U.S. military officials said that the helicopters opened fire in self-defense after taking small arms fire from unknown forces inside Pakistan.

Hundreds of supply trucks bound for the busy Torkham crossing north of Peshawar were sidelined in Pakistan as the U.S.-led International Security Assistance Force said it was investigating.

The incident immediately raised tensions between the uneasy allies even as CIA chief Leon Panetta was conferring with Pakistan President Asif Ali Zardari.

"The Government of Pakistan strongly disapproves any incident of violation of its sovereignty," Zardari told the CIA chief, according to a statement from the president's office. "Any violation of internationally agreed principles is counter-productive and unacceptable."

Without directly accepting responsibility for killing the Frontiers Corps forces, ISAF issued a statement conveying "sincere condolences to the Pakistani military and the families of those who were killed or injured."

It was the second such helicopter incursion in five days. The first, last Saturday, drew an angry Pakistani response earlier this week.

According to the Pakistan military, the latest incident occurred at 5:25 a.m. Thursday, when two ISAF helicopters attacked the border post with rockets after Frontier Corps troops fired "warning shots" to let the aircraft know that they had crossed into upper Kurram Agency in Pakistan's tribal area.

ISAF acknowledged that two Apache helicopters "briefly" crossed into Pakistani airspace.

"After the initial strike, the aircraft received what the crews assessed as effective small arms fire from individuals just across the border in Pakistan," ISAF said. "Operating in self defense, the . . . aircraft entered into Pakistani airspace killing several armed individuals.

Within hours, Pakistan closed the vital ISAF supply line that runs from Karachi, Pakistan, through the fabled Khyber Pass to the Torkham crossing. About half of ISAF supplies come through Torkham and the southern Spin Boldak crossing, according to the U.S. Central Command.
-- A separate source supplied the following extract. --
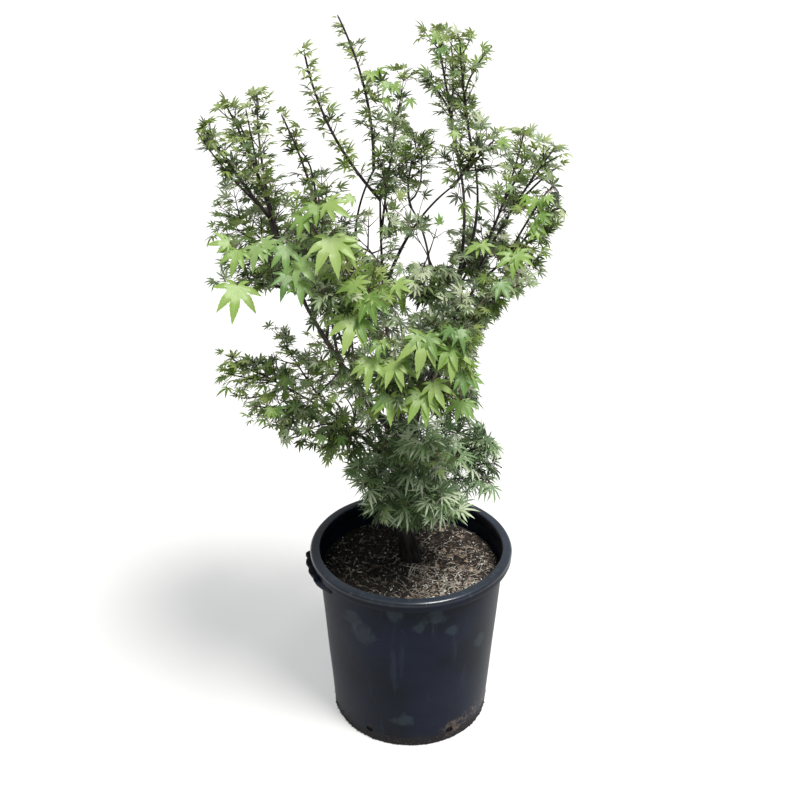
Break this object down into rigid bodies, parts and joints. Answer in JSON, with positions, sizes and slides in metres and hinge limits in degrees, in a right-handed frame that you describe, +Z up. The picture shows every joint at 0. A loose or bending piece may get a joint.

Pakistan's action appeared to be intended in part for domestic political consumption. The deeply unpopular U.S.-backed civilian government has come under wide criticism for its inept response to the country's devastating floods.

The army, which has ruled Pakistan for more than half its history, is believed to be especially unhappy, and there have been recent concerns about a possible coup.

Pakistan's formal protest, the second this week, was delivered to ISAF headquarters in Brussels.

"Incursions and strikes of this nature are not only unacceptable but could oblige Pakistan to consider response options," Pakistan said in the protest.

"Such incidents create serious misgivings and thus defeat the very basis of cooperation in pursuit of the common objective of combating terrorism," it said.

American officials sought to contain the damage from the incident and ensure the rapid reopening of the essential supply route.

Sen. John Kerry, D-Mass, spoke by phone with Pakistan Prime Minister Yousuf Raza Gilani and said he was assured that the attack would not create long-lasting problems for relations between the two countries.

ISAF officials said the closure had had no serious impact so far on the supply route and expressed confidence that the border crossing, which serves as an essential supply line for U.S.-led forces in Afghanistan, would quickly reopen.

However, Pakistan Interior Minister Rehman Malik said the government needed a full explanation.

"We will have to see whether we are allies or enemies," he told reporters.

While rare, Pakistan has used the closure of the border as a pressure point against the U.S. in the past.

Analysts and diplomats in Pakistan were puzzled about the sudden spate of "hot pursuit" by US forces that has again increased friction between the two countries.

In June 2008, a similar ISAF attack killed 11 Pakistani border troops, Three months later, U.S. commandos targeted a suspected insurgent compound in South Waziristan that killed 20. Pakistan officials said most of the dead were civilians.

Panetta's talks were believed to partly focus on a plot to attack multiple sites in Europe that was being reportedly hatched in Pakistan's tribal area, by individuals holding European passports. The revelation of the plot is said to be the reason behind the huge ramp up in drone strikes this month.

Also on Thursday, ISAF said that its forces had accidentally killed four Afghan civilians and injured three others while battling insurgents on Wednesday in eastern Afghanistan's Ghazni province.

ISAF said that its helicopters accidentally hit civilians while fighting eight insurgents.

"We deeply regret that our operation resulted in civilian loss of life and we express our sincerest condolences to the families," said Rear Adm. Greg Smith, the U.S.-led military's chief spokesman, who said the families would be compensated for their losses.

While tensions mounted on the border, ISAF said that five troops were killed in southern Afghanistan, bringing the military coalition death toll for September to 62, according to iCasualties, the website that tracks military deaths in Afghanistan and Iraq.